::: SUPPLIED ENTRIES
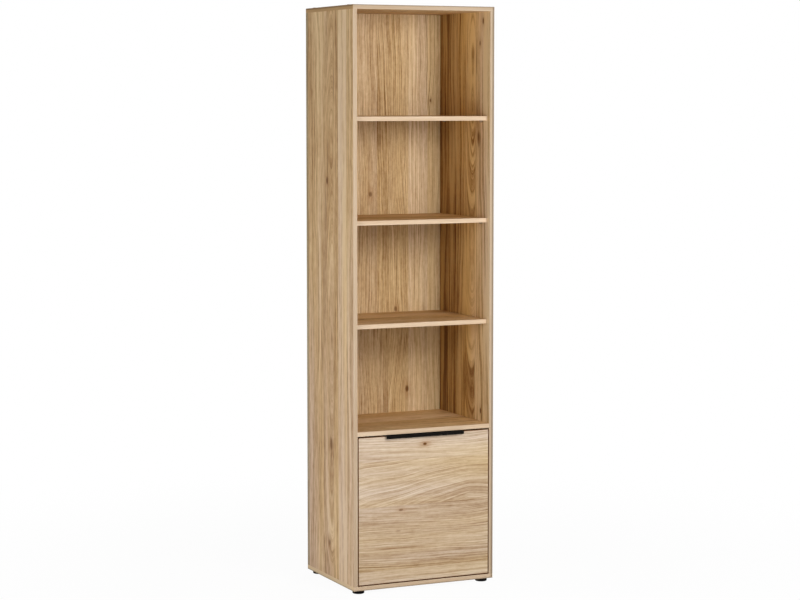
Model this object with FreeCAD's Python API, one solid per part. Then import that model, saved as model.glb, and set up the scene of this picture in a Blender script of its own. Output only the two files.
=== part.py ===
import FreeCAD, Part
import math
import os

# Tall bookcase with four open bays above one bay behind an inset door. Lengths are in millimetres.
# X runs to the right, Y to the back and Z up. The origin is on the floor, in the middle of the outer box.

# Case
case_width = 530.0
case_depth = 410.0
case_height = 1987.0
board = 15.0
edge_band = 1.0

# Back panel, held in grooves
back_thickness = 4.0
back_inset = 11.0
groove_depth = 7.0
groove_play = 0.4
back_end_play = 1.0

# Shelves. The shares place the undersides of the loose shelves in the clear height above the fixed shelf.
door_bay_height = 516.0
shelf_level_shares = (0.2443, 0.4911, 0.7378)
shelf_names = ("lower", "middle", "upper")
shelf_recess = 22.0
shelf_side_play = 0.75
shelf_back_play = 1.0
fixed_shelf_back_play = 0.5

# Shelf pins, two under each end of a loose shelf
pin_diameter = 5.0
pin_stem_length = 8.5
pin_hole_spare = 0.5
pin_head_diameter = 9.0
pin_head_length = 8.0
pin_setback = 40.0

# Screws and dowels that join the top, bottom and sides
fastener_setback = 50.0
dowel_pitch = 32.0
case_screw_length = 50.0
case_screw_core = 5.0
case_screw_shank = 7.0
case_screw_head = 10.0
case_screw_head_height = 3.5
dowel_diameter = 8.0
dowel_in_face = 10.5
dowel_in_end = 19.5
dowel_hole_spare = 0.5
fit_play = 0.05
cap_diameter = 12.0
cap_height = 1.2

# Cam fittings that hold the fixed shelf
cam_diameter = 15.0
cam_height = 12.4
cam_reach = 34.0
cam_recess_width = 2.0
cam_recess_length = 9.0
cam_recess_depth = 3.0
cam_hole_spare = 0.2
bolt_thread_diameter = 5.0
bolt_thread_length = 10.5
bolt_shank_diameter = 7.0
bolt_neck_diameter = 4.0
bolt_head_diameter = 6.6
bolt_head_length = 3.5
bolt_play = 0.5

# Feet
foot_height = 13.0
foot_diameter = 41.0
foot_inset = 30.0
foot_round = 2.5
foot_recess_diameter = 10.0
foot_recess_depth = 5.0
foot_screw_diameter = 4.0
foot_screw_head = 8.0
foot_screw_head_height = 2.5
foot_screw_bite = 10.0

# Door
door_thickness = 15.0
door_side_gap = 3.0
door_top_gap = 5.0
door_bottom_gap = 3.5

# Edge handle, bent from sheet over the door's top edge
handle_length = 294.0
handle_sheet = 2.0
handle_reach = 12.0
handle_lip_drop = 8.0
handle_leg_drop = 24.0
handle_bend = 1.6
handle_hem = 0.6
handle_screw_shares = (-0.8, 0.0, 0.8)
handle_screw_drop = 14.0
small_screw_diameter = 3.5
small_screw_bite = 10.0
small_screw_head = 7.0
small_screw_head_height = 2.2

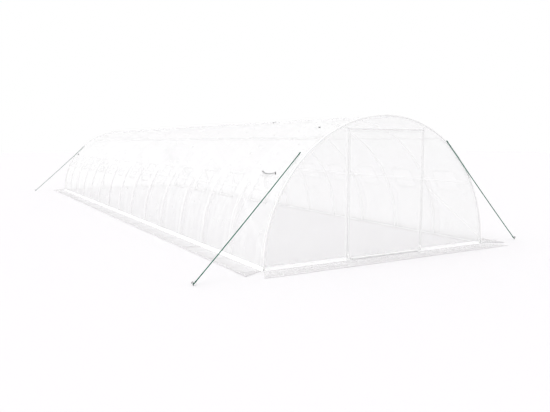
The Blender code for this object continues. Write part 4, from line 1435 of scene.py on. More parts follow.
@dataclass
class EndWalls:
    """The film of each end: a half disc with a doorway, and its skirt on the ground."""

    arch: Arch
    cover: Cover
    radius: float = 1.9982
    inner_y: float = 7.0166
    film: float = 0.0012
    skirt: float = 0.38
    flare: float = 0.19
    door_half: float = 0.65
    door_top: float = 1.75
    sill: float = 0.05

    def rise(self, x: float) -> float:
        """Return the height of the wall above a place across."""
        return math.sqrt(max(0.0, self.radius ** 2 - x * x))

    def columns(self) -> list[float]:
        """Return the places across, closer together towards the feet and with lines on the doorway's edges."""
        half = self.door_half
        edge = math.degrees(math.asin(half / self.radius))
        left = [-self.radius * math.sin(math.radians(turn)) for turn in steps_between(90.0, edge, 34)]
        middle = steps_between(-half, half, 26)
        return left + middle + [half] + [-x for x in reversed(left)]

    def rows(self) -> list[float]:
        """Return the rows as heights at the doorway, negative out along the skirt."""
        skirt = steps_between(-self.skirt, -0.02, 12) + [-0.02, -0.006]
        upper = steps_between(self.door_top, self.rise(self.door_half), 5) + [self.rise(self.door_half)]
        return skirt + [0.0] + steps_between(self.sill, self.door_top, 40) + upper

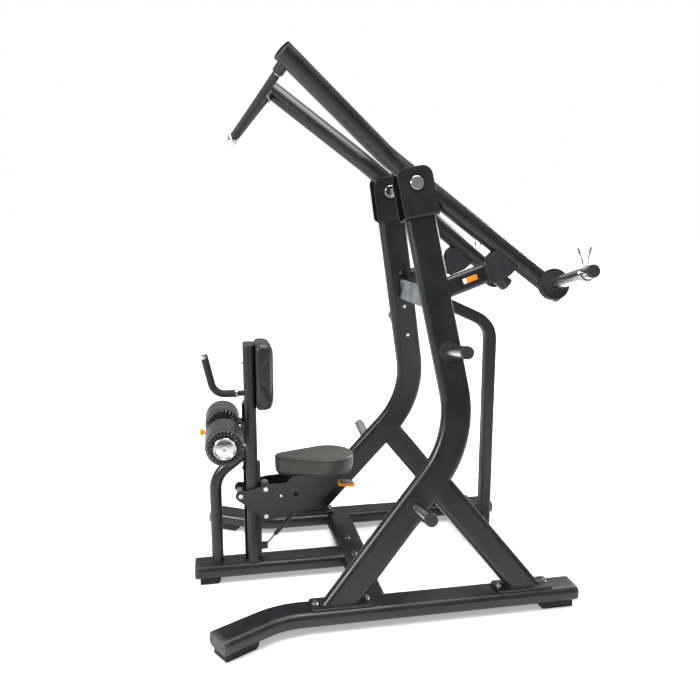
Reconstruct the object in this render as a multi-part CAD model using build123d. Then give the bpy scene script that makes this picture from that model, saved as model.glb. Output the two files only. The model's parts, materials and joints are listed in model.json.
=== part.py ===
::::::
■ TASK: Reproduce the data shown above exactly.

■ THE COMPLETED TASK:
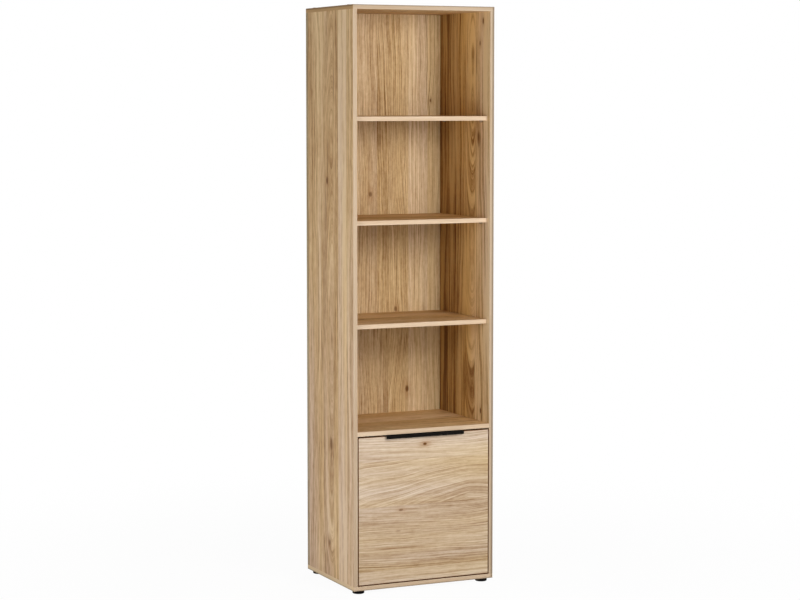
Model this object with FreeCAD's Python API, one solid per part. Then import that model, saved as model.glb, and set up the scene of this picture in a Blender script of its own. Output only the two files.
=== part.py ===
import FreeCAD, Part
import math
import os

# Tall bookcase with four open bays above one bay behind an inset door. Lengths are in millimetres.
# X runs to the right, Y to the back and Z up. The origin is on the floor, in the middle of the outer box.

# Case
case_width = 530.0
case_depth = 410.0
case_height = 1987.0
board = 15.0
edge_band = 1.0

# Back panel, held in grooves
back_thickness = 4.0
back_inset = 11.0
groove_depth = 7.0
groove_play = 0.4
back_end_play = 1.0

# Shelves. The shares place the undersides of the loose shelves in the clear height above the fixed shelf.
door_bay_height = 516.0
shelf_level_shares = (0.2443, 0.4911, 0.7378)
shelf_names = ("lower", "middle", "upper")
shelf_recess = 22.0
shelf_side_play = 0.75
shelf_back_play = 1.0
fixed_shelf_back_play = 0.5

# Shelf pins, two under each end of a loose shelf
pin_diameter = 5.0
pin_stem_length = 8.5
pin_hole_spare = 0.5
pin_head_diameter = 9.0
pin_head_length = 8.0
pin_setback = 40.0

# Screws and dowels that join the top, bottom and sides
fastener_setback = 50.0
dowel_pitch = 32.0
case_screw_length = 50.0
case_screw_core = 5.0
case_screw_shank = 7.0
case_screw_head = 10.0
case_screw_head_height = 3.5
dowel_diameter = 8.0
dowel_in_face = 10.5
dowel_in_end = 19.5
dowel_hole_spare = 0.5
fit_play = 0.05
cap_diameter = 12.0
cap_height = 1.2

# Cam fittings that hold the fixed shelf
cam_diameter = 15.0
cam_height = 12.4
cam_reach = 34.0
cam_recess_width = 2.0
cam_recess_length = 9.0
cam_recess_depth = 3.0
cam_hole_spare = 0.2
bolt_thread_diameter = 5.0
bolt_thread_length = 10.5
bolt_shank_diameter = 7.0
bolt_neck_diameter = 4.0
bolt_head_diameter = 6.6
bolt_head_length = 3.5
bolt_play = 0.5

# Feet
foot_height = 13.0
foot_diameter = 41.0
foot_inset = 30.0
foot_round = 2.5
foot_recess_diameter = 10.0
foot_recess_depth = 5.0
foot_screw_diameter = 4.0
foot_screw_head = 8.0
foot_screw_head_height = 2.5
foot_screw_bite = 10.0

# Door
door_thickness = 15.0
door_side_gap = 3.0
door_top_gap = 5.0
door_bottom_gap = 3.5

# Edge handle, bent from sheet over the door's top edge
handle_length = 294.0
handle_sheet = 2.0
handle_reach = 12.0
handle_lip_drop = 8.0
handle_leg_drop = 24.0
handle_bend = 1.6
handle_hem = 0.6
handle_screw_shares = (-0.8, 0.0, 0.8)
handle_screw_drop = 14.0
small_screw_diameter = 3.5
small_screw_bite = 10.0
small_screw_head = 7.0
small_screw_head_height = 2.2

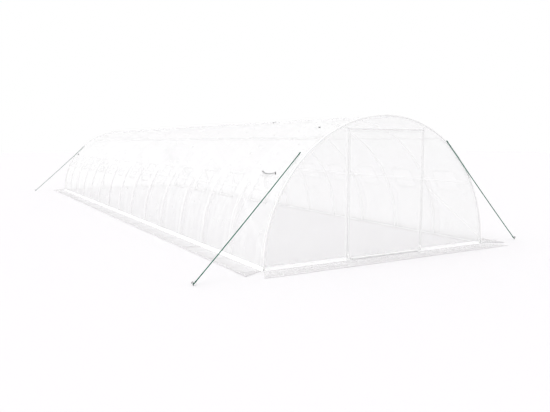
The Blender code for this object continues. Write part 4, from line 1435 of scene.py on. More parts follow.
@dataclass
class EndWalls:
    """The film of each end: a half disc with a doorway, and its skirt on the ground."""

    arch: Arch
    cover: Cover
    radius: float = 1.9982
    inner_y: float = 7.0166
    film: float = 0.0012
    skirt: float = 0.38
    flare: float = 0.19
    door_half: float = 0.65
    door_top: float = 1.75
    sill: float = 0.05

    def rise(self, x: float) -> float:
        """Return the height of the wall above a place across."""
        return math.sqrt(max(0.0, self.radius ** 2 - x * x))

    def columns(self) -> list[float]:
        """Return the places across, closer together towards the feet and with lines on the doorway's edges."""
        half = self.door_half
        edge = math.degrees(math.asin(half / self.radius))
        left = [-self.radius * math.sin(math.radians(turn)) for turn in steps_between(90.0, edge, 34)]
        middle = steps_between(-half, half, 26)
        return left + middle + [half] + [-x for x in reversed(left)]

    def rows(self) -> list[float]:
        """Return the rows as heights at the doorway, negative out along the skirt."""
        skirt = steps_between(-self.skirt, -0.02, 12) + [-0.02, -0.006]
        upper = steps_between(self.door_top, self.rise(self.door_half), 5) + [self.rise(self.door_half)]
        return skirt + [0.0] + steps_between(self.sill, self.door_top, 40) + upper

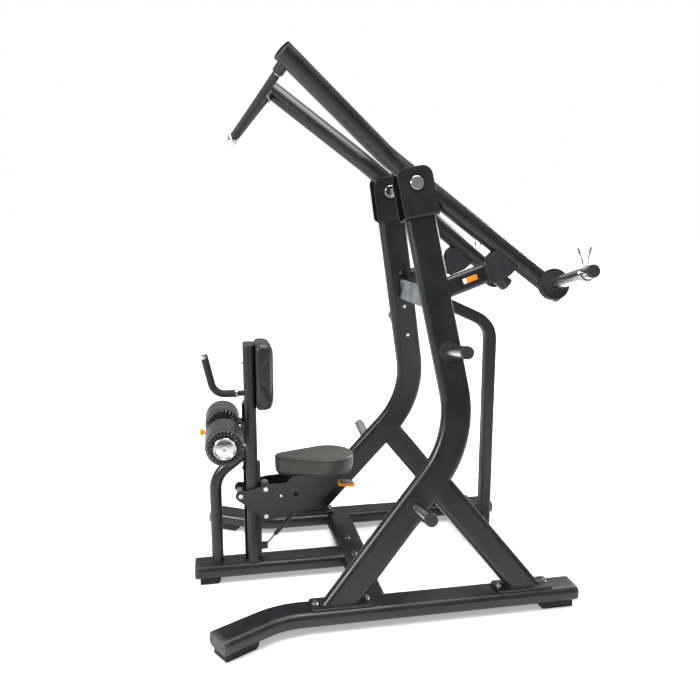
Reconstruct the object in this render as a multi-part CAD model using build123d. Then give the bpy scene script that makes this picture from that model, saved as model.glb. Output the two files only. The model's parts, materials and joints are listed in model.json.
=== part.py ===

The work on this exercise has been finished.